Other 2019 OCIE priorities include ensuring the effectiveness of FINRA and MSRB (two self-regulatory organizations that the SEC oversees), anti-money laundering programs, market infrastructure, cybersecurity and digital assets. The articulated focus on these areas remains largely the same from last year, although, similar to assertions in FINRA’s letter, OCIE stated that it will be examining software utilized by the entities it regulates to ensure capabilities and effectiveness. In addition, many of the priorities regarding retail investors focus on the conduct of investment advisers, or products managed by investment advisers such as mutual funds and ETFs, suggesting that the SEC is trying to catch up on many years of examinations of a very small percentage of registered investment advisers.

OCIE’s ongoing focus on cybersecurity is also consistent with the SEC’s overall focus on cybersecurity: In a December 6, 2018 speech, the SEC Chairman Jay Clayton held nothing back when he stated that the SEC will treat cyber-related violations like “intrusions into retail brokerage accounts, the submission of false regulatory filings and hackings to obtain material nonpublic information.” Likewise, in the same speech, Chairman Clayton, previewing OCIE’s priorities letter, stated that he expects digital assets to occupy a “significant” amount of the SEC’s time. Also worth noting is that OCIE’s letter includes a more comprehensive introduction than we have seen in years past. For the first time, OCIE’s introduction provides an overview of the 2018 year, including statistics of the number of exams, a list of relevant alerts put out by the SEC, and monetary recoveries. The inclusion of such statistical information may signal a renewed focus on results at the SEC.

Tips and Best Practices

OCIE’s and FINRA’s letters should be viewed as a “heads-up” to members of the likely focus of regulators during exams. As in years past, both OCIE and FINRA have emphasized that their lists of priorities are not exhaustive, and neither regulatory body is bound by them. But for planning purposes, firms should assume that OCIE and FINRA will take a special interest in the areas that correspond to the stated priorities in the coming year. Companies and individuals would thus be well advised to focus efforts on ensuring that their compliance infrastructure and technology is strong, particularly in announced areas of OCIE focus. Monitoring and integration of guidance, protocols and risk alerts published by FINRA or OCIE on emerging issues would also be well advised, as these areas are susceptible to fast developments.

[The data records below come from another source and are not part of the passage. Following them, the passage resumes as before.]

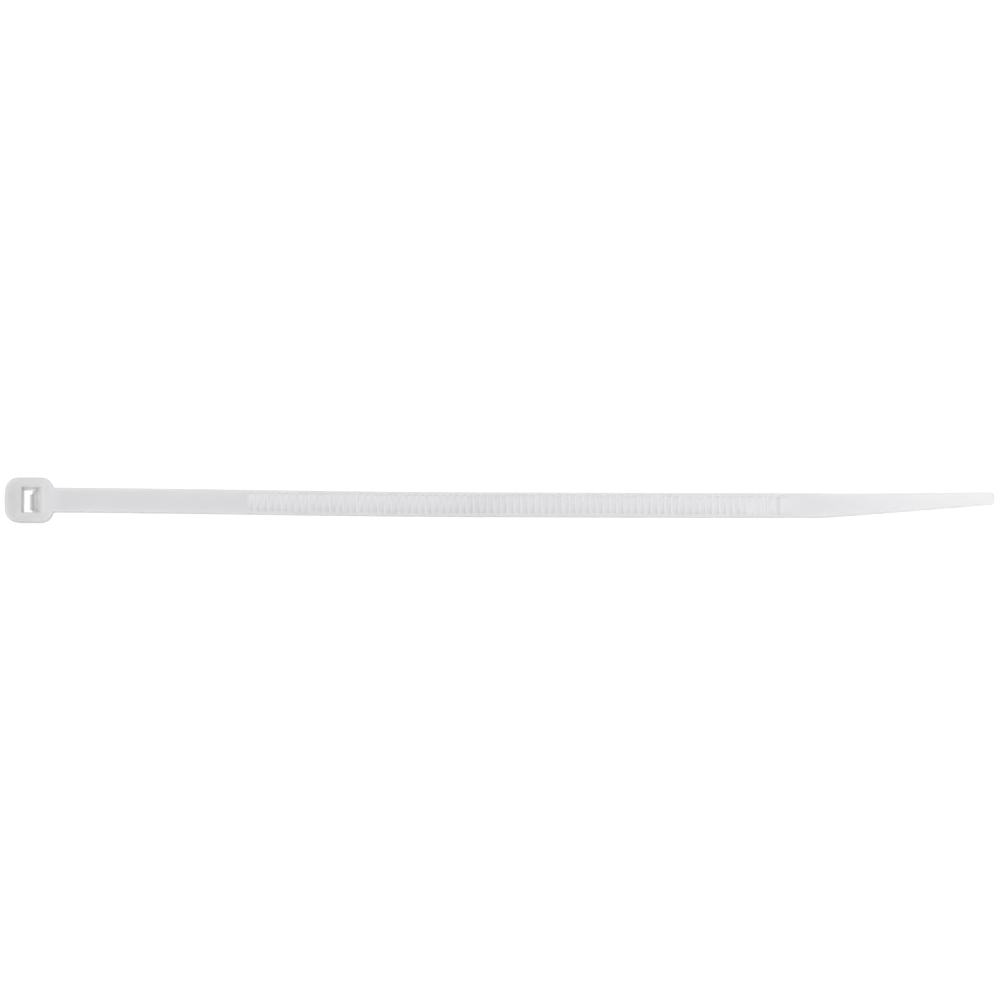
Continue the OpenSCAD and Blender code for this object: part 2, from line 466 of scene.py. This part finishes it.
@dataclass
class Pawl:
    """The sprung tongue in the slot, with teeth that match those of the strap.

    Attributes:
        fit: Sizes that it shares with the strap and the slot.
        head: The head that it is part of.
        gap: Distance from the lowest crest to the far wall of the slot.
        lift: Height of the lowest crest above the exit face.
        lead: Depth below the entry face at which the slope starts.
        thickness: Thickness from the crests to the back.
        side_gap: Distance from the tongue to the slot's wall at each side.
        teeth: Number of its teeth.
        tooth_h: Height of a tooth.
        edge: Reach of the rounding of its edges.
        edge_steps: Faces across that rounding.
        hinge_share: Share of the roof's thickness that the back goes up into.
        lead_in: Radius of the round way in over the tongue.
        lead_in_steps: Faces along that radius.
        painted_slot_light: Painted light on the tongue inside the slot.
        painted_light_depth: Depth over which that painted light reaches its full strength.
    """

    fit: Fit
    head: Head
    gap: float = 0.58
    lift: float = 0.7
    lead: float = 0.13
    thickness: float = 0.62
    side_gap: float = 0.12
    teeth: int = 3
    tooth_h: float = 0.26
    edge: float = 0.03
    edge_steps: int = 2
    hinge_share: float = 0.25
    lead_in: float = 0.8
    lead_in_steps: int = 10
    # Painted light on the tongue in the slot.
    painted_slot_light: float = 1.72
    painted_light_depth: float = 0.5

    @property
    def top(self) -> Vector:
        """Place where the pawl's slope starts, in X and Z."""
        return Vector((self.head.mouth_x, self.head.height - self.lead))

    @property
    def tip(self) -> Vector:
        """Place of the lowest crest, in X and Z."""
        return Vector((self.head.end_wall + self.gap, self.lift))

    @property
    def down(self) -> Vector:
        """Direction of the line through the crests."""
        return (self.tip - self.top).normalized()

    @property
    def back(self) -> Vector:
        """Direction from the crests to the back of the pawl."""
        return Vector((-self.down.y, self.down.x))

    def crest(self, count: float) -> Vector:
        """Gives the place of a crest, counted in pitches from the tip."""
        return self.tip - self.down * self.fit.pitch * count

    def tongue(self) -> bmesh.types.BMesh:
        """Models the plain tongue, hinged on the roof of the room behind it.

        Returns:
            The tongue's mesh.
        """
        rear = self.tip + self.back * self.thickness
        hinge_z = self.head.roof_z + self.head.roof * self.hinge_share
        hinge_x = rear.x + (hinge_z - rear.y) * self.down.x / self.down.y
        outline = [
            self.top,
            self.crest(self.teeth - 1) + self.back * self.tooth_h,
            self.tip + self.back * self.tooth_h,
            rear,
            Vector((hinge_x, hinge_z)),
            Vector((hinge_x, self.top.y)),
        ]
        return self._soft_prism(outline, self.fit.slot_w - 2 * self.side_gap)

    def saw(self) -> bmesh.types.BMesh:
        """Models the teeth, whose steep faces look at the exit face.

        Returns:
            The mesh of the teeth, which reaches into the tongue.
        """
        outline = [self.top]
        for count in range(self.teeth - 1, 0, -1):
            outline += [self.crest(count), self.crest(count) + self.back * self.tooth_h]
        outline += [self.tip, self.tip + self.back * self.thickness]
        outline += [self.top + self.back * self.tooth_h]
        return self._soft_prism(outline, self.fit.tooth_w)

    def funnel(self) -> bmesh.types.BMesh:
        """Models the space that is cut out to round the way in over the tongue.

        Returns:
            A prism whose round side runs from the entry face into the tongue's slope.
        """
        slope = math.atan2(-self.down.y, -self.down.x)
        reach = self.lead_in * math.tan(slope / 2)
        corner_x = self.top.x + self.lead / math.tan(slope)
        middle = Vector((corner_x + reach, self.head.height - self.lead_in))
        outline = []
        for i in range(self.lead_in_steps + 1):
            turn = math.radians(QUARTER_TURN) + slope * i / self.lead_in_steps
            arm = Vector((math.cos(turn), math.sin(turn)))
            outline.append(middle + arm * self.lead_in)
        over = self.head.height + self.head.past
        clear = outline[-1] - self.back * self.head.past
        outline += [clear, Vector((clear.x, over)), Vector((middle.x, over))]
        return prism(outline, self.fit.slot_w)

    def tone(self, place: Vector) -> float:
        """Gives the painted light on the tongue: light through the thin nylon, lifting the
        slot's shade.

        Args:
            place: The point.

        Returns:
            A factor that rises from 1 at the entry face to its full value in the slot.
        """
        half = self.fit.slot_w / 2 + WELD
        if place.x < self.head.mouth_x:
            half -= self.side_gap
        near = self.head.end_wall + self.gap / 2
        far = self.head.room_x + WELD
        if not near < place.x < far or abs(place.y) > half:
            return 1.0
        share = (self.top.y - place.z) / self.painted_light_depth
        # Painted light grows with the depth in the slot.
        return 1 + (self.painted_slot_light - 1) * min(1.0, max(0.0, share))

    def _soft_prism(self, outline: list[Vector], width: float) -> bmesh.types.BMesh:
        """Makes a prism whose edges are slightly round.

        Args:
            outline: Corners in X and Z.
            width: Width across the strap.

        Returns:
            The prism's mesh.
        """
        bm = prism(outline, width)
        round_edges(bm, bm.edges[:], self.edge, self.edge_steps)
        return bm


@dataclass(frozen=True)
class ToothGap:
    """One gap between teeth: its ramp starts, reaches its root, and ends at a face."""

    start: float
    root: float
    end: float


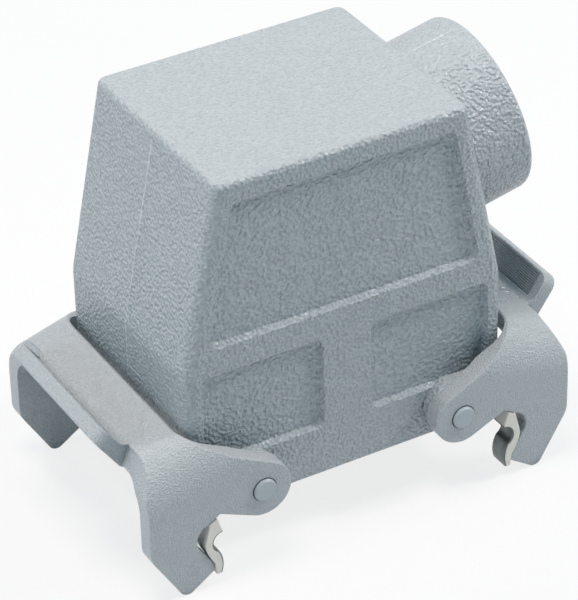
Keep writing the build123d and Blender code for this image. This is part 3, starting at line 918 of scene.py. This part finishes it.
def make_sky():
    """A pale sky that lights the object, and looks white to the camera."""
    world = bpy.data.worlds.new("studio")
    bpy.context.scene.world = world
    finish = Finish("studio", world)
    light = finish.node("Background", {}, {"Color": SKY, "Strength": SKY_STRENGTH})
    white = finish.node("Background", {}, {"Color": (1, 1, 1, 1), "Strength": 1.0})
    both = finish.node("MixShader", {}, {0: seen_by_camera(finish), 1: light, 2: white})
    finish.node("OutputWorld", {}, {"Surface": both})


make_sky()
print("sky strength:", SKY_STRENGTH)

# %% [markdown]
# ## The lamps
#
# In the photograph the roof is the brightest face, the plain end comes next and the long side
# is the darkest. A warm lamp overhead makes the roof bright, two smaller ones behind and to
# the right light the levers' bends and the cable entry, and a weak one low on the left lights
# the plain end. Area lamps stand in for a studio's soft boxes. Their powers and colours were
# set by comparing patches of the render with the same patches of the photograph.

# %% Lamps
OBJECT_CENTRE = Vector((0.0, 0.0, 0.035))
LAMPS = {
    "overhead": ((-0.14, -0.04, 0.90), 0.3, 4.75, (1.0, 0.875, 0.825)),
    "behind": ((-0.19, 0.57, 0.76), 0.12, 1.9, (1.0, 0.94, 0.91)),
    "right": ((0.60, -0.20, 0.60), 0.12, 3.2, (1.0, 0.965, 0.94)),
    "left": ((-0.85, 0.10, 0.20), 0.3, 1.5, (0.88, 0.95, 1.0)),
}


def add_lamp(name, place, size, power, colour):
    """A square area lamp that points at the object. Its place and size are in metres."""
    data = bpy.data.lights.new(name, "AREA")
    data.shape = "SQUARE"
    data.size = size
    data.energy = power
    data.color = colour
    lamp = bpy.data.objects.new(name, data)
    lamp.location = Vector(place)
    lamp.rotation_mode = "QUATERNION"
    lamp.rotation_quaternion = (OBJECT_CENTRE - Vector(place)).to_track_quat("-Z", "Y")
    bpy.context.scene.collection.objects.link(lamp)


for lamp_name, values in LAMPS.items():
    add_lamp(lamp_name, *values)
print("lamps:", *LAMPS)

# %% [markdown]
# ## Colours as written
#
# The Standard view transform shows a colour as it is written, which keeps the object's greys
# comparable with the photograph.

bpy.context.scene.view_settings.view_transform = "Standard"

One best practice for ensuring that a firm is in shape to address OCIE’s or FINRA’s priority issues and pass an exam is to conduct a mock exam. Entities and individuals who have previously been the subjects of OCIE exams have reported that conducting mock exams focusing on the identified areas – often under the supervision of counsel, thus protecting the results under privilege – has prepared them for actual regulatory exams.